TBLAC chair Des Williams, who joined hundreds of protesters at the rally in Sydney yesterday, told the ABC that a number of land claims on the north coast could be ‘wiped out’ if the legislation went through retrospectively.

Land rights claims involve the NSW government returning unused crown land to local Indigenous groups, whereas native title is federal recognition of an Indigenous community’s pre-existing, uninterrupted ownership of an area,

NSWALC chairman Craig Cromelin told The Guardian the bill was ‘very misleading’ by suggesting coastal land claims would prevent non-Indigenous people from accessing the beach.

‘The two previous times beach frontage was granted under the Aboriginal Land Rights Act, both times they were granted with an easement to allow public access,’ Mr Cromelin said.

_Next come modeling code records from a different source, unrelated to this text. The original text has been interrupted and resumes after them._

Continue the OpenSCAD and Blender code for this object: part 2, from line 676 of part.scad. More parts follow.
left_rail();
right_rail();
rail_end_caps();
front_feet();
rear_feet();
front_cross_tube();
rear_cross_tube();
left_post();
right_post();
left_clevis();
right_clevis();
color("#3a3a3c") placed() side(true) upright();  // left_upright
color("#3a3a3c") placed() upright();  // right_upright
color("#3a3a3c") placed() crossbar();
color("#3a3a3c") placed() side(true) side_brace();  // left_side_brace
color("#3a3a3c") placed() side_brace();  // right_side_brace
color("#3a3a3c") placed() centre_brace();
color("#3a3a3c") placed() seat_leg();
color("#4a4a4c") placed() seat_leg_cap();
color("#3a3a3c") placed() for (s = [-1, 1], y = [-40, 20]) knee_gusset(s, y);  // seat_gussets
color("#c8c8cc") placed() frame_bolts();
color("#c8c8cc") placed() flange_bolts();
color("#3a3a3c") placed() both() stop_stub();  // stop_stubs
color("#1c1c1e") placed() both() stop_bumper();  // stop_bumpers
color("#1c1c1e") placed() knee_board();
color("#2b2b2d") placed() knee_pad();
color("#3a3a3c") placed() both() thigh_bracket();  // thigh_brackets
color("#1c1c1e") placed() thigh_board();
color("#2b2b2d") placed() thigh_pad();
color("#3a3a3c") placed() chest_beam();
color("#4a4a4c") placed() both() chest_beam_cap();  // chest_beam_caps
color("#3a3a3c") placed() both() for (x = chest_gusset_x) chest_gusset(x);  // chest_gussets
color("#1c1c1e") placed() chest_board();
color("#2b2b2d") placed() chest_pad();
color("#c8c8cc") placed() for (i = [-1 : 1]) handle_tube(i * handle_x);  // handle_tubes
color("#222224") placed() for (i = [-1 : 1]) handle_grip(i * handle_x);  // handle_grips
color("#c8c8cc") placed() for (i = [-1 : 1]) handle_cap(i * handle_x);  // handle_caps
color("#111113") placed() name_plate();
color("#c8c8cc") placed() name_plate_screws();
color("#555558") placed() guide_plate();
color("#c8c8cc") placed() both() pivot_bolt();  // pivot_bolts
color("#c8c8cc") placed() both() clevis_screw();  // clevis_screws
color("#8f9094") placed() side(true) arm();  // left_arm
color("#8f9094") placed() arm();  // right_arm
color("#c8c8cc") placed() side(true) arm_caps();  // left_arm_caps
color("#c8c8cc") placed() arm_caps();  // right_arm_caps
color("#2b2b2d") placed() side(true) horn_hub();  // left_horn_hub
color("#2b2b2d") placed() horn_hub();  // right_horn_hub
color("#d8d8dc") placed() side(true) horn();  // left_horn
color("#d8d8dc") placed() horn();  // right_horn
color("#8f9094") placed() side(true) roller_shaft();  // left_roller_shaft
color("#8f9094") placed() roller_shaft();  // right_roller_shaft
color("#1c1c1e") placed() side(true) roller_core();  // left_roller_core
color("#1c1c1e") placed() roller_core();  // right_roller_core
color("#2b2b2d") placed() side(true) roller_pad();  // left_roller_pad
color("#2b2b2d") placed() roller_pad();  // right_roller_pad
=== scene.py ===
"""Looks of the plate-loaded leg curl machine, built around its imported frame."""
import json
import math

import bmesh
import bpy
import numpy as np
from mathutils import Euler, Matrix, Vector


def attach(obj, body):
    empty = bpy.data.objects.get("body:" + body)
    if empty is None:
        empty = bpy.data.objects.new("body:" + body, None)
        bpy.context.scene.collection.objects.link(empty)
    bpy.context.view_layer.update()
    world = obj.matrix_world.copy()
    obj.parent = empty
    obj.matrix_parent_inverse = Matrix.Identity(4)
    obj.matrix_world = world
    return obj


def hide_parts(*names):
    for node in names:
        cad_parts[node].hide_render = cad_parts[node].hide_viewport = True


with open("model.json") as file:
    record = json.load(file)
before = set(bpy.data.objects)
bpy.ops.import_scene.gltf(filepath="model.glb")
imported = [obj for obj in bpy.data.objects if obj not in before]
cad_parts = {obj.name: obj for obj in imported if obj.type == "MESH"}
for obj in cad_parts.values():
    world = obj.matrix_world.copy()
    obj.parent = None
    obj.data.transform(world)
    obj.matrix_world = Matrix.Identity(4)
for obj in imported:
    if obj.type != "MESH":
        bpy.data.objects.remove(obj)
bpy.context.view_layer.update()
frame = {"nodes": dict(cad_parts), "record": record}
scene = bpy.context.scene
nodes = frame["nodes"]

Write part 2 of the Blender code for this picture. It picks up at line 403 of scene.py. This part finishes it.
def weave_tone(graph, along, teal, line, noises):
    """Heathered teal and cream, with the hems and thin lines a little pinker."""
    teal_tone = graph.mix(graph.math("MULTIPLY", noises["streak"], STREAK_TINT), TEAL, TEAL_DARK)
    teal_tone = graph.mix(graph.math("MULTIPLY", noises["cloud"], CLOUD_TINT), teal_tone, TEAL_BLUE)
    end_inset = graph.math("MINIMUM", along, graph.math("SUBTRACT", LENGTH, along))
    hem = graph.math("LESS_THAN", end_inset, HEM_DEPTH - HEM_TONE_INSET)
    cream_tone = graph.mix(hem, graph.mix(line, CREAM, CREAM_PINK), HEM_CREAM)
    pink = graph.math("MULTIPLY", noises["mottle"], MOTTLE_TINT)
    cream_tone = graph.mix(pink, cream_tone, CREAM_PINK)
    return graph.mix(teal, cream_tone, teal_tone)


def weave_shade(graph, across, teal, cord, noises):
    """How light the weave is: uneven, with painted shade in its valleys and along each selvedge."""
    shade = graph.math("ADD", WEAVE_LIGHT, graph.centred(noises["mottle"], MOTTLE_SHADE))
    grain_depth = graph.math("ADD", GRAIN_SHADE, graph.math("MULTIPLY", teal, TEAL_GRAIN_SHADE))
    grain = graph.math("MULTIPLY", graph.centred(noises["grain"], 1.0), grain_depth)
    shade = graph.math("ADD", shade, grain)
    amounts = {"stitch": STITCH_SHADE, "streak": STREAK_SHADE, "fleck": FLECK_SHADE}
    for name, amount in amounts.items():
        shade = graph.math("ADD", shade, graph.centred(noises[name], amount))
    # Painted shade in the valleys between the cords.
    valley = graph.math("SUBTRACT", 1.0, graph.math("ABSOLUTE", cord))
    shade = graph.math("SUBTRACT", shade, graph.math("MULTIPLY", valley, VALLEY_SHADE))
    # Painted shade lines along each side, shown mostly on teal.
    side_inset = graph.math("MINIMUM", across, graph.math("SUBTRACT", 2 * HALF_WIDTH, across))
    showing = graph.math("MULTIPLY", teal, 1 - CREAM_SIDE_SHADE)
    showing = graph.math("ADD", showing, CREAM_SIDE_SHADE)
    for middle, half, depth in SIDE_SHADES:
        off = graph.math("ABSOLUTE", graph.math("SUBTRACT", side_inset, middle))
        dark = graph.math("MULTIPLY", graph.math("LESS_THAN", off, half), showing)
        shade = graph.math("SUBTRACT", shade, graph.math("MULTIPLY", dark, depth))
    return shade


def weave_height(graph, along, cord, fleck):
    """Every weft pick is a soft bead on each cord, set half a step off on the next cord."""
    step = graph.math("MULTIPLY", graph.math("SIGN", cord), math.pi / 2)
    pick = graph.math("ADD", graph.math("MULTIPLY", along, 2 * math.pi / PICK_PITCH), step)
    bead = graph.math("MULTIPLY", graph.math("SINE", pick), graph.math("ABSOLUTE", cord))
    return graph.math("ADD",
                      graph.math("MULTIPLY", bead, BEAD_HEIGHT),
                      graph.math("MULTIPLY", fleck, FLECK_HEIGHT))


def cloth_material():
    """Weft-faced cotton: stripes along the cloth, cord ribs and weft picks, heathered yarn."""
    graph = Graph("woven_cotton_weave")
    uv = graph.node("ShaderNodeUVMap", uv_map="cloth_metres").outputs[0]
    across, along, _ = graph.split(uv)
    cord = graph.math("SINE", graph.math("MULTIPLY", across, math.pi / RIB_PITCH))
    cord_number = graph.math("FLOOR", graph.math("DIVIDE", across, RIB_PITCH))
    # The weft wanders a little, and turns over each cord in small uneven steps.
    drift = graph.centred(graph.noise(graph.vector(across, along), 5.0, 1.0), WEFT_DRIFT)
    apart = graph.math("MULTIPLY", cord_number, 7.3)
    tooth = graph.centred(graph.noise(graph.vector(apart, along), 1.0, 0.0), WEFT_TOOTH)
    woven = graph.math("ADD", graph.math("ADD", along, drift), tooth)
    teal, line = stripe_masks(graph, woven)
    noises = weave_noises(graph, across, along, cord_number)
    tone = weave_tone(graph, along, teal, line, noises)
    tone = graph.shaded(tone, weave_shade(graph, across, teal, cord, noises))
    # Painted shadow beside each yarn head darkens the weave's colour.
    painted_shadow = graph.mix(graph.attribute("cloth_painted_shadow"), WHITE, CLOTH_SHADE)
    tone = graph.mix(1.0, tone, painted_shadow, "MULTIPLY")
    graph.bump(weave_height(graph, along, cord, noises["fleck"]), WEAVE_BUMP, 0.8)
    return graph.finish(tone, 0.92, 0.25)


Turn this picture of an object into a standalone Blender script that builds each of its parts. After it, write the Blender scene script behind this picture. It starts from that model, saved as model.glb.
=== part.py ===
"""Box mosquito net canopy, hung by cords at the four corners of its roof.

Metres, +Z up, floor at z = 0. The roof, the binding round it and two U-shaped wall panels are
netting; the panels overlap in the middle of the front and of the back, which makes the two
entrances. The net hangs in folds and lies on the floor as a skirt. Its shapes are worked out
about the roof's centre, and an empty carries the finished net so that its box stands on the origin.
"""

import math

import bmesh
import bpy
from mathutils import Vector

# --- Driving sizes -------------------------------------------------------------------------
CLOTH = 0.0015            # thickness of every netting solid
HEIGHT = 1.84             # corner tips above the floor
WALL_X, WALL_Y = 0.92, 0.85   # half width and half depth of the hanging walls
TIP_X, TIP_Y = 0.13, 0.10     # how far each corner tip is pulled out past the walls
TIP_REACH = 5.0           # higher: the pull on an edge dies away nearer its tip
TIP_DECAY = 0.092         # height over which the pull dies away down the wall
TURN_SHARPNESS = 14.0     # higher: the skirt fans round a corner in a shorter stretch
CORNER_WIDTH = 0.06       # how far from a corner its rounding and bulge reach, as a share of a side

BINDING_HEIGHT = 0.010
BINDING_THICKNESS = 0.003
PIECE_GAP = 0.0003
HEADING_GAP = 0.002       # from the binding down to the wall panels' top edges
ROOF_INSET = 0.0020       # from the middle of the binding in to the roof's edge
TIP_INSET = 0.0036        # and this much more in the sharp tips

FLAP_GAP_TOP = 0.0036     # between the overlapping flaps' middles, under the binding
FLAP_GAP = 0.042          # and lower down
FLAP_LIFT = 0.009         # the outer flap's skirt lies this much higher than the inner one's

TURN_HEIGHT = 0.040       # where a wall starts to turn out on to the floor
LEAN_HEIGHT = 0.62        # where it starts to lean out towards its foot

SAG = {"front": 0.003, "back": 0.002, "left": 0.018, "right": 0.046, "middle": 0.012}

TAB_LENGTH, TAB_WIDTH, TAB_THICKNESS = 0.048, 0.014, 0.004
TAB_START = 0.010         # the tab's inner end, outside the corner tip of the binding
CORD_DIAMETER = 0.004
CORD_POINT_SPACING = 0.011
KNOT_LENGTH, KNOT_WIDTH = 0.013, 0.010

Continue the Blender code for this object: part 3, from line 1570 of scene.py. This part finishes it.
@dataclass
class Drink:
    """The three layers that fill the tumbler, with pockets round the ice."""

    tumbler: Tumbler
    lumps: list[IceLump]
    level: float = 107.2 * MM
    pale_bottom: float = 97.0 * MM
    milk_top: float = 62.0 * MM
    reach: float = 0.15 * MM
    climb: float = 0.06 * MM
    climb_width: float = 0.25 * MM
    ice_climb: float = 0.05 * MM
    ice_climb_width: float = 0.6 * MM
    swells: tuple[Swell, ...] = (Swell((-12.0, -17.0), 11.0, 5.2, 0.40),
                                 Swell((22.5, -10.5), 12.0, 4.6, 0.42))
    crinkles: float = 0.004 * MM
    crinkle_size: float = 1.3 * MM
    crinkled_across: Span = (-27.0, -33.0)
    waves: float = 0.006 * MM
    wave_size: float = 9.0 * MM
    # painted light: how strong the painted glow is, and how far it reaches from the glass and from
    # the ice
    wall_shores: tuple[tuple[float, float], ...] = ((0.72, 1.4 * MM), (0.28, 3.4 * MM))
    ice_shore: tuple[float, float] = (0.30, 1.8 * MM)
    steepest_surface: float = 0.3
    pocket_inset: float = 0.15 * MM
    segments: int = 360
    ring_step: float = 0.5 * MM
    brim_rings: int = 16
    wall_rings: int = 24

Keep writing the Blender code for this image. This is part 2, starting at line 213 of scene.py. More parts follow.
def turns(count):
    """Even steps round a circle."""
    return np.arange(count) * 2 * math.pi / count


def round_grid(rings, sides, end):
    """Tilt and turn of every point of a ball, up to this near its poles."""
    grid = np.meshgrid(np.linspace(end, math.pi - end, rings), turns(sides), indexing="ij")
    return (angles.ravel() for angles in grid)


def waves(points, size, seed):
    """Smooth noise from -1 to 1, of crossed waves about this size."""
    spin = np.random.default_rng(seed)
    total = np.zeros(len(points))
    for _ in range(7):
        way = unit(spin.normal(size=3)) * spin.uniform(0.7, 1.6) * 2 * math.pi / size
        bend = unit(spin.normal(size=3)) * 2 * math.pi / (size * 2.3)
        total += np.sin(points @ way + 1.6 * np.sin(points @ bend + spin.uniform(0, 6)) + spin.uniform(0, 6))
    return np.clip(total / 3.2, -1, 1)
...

He said the land council recognised the significance of waterfront land and Indigenous people had no desire to deny coastal communities access to the beach.

‘As Aboriginal people, we live in these communities, we’re a part of these communities, our kids attend the schools, we play football and sport, we associate in these general communities,’ he told The Guardian.

‘We’re telling the premier, don’t get scare-mongering people into thinking we’re going to lock things away.’

The head of the Darkinjung land council, Sean Gordon, said the government had granted coastal land claims 30 years ago ‘when they thought they were wastelands’.

‘Now they’re realising it’s pristine land and they don’t want blackfellas to have it,’ Mr Gordon said.

‘This government wants Aboriginal land rights to end. They want us to no longer be able to claim crown land,’ he told The Guardian.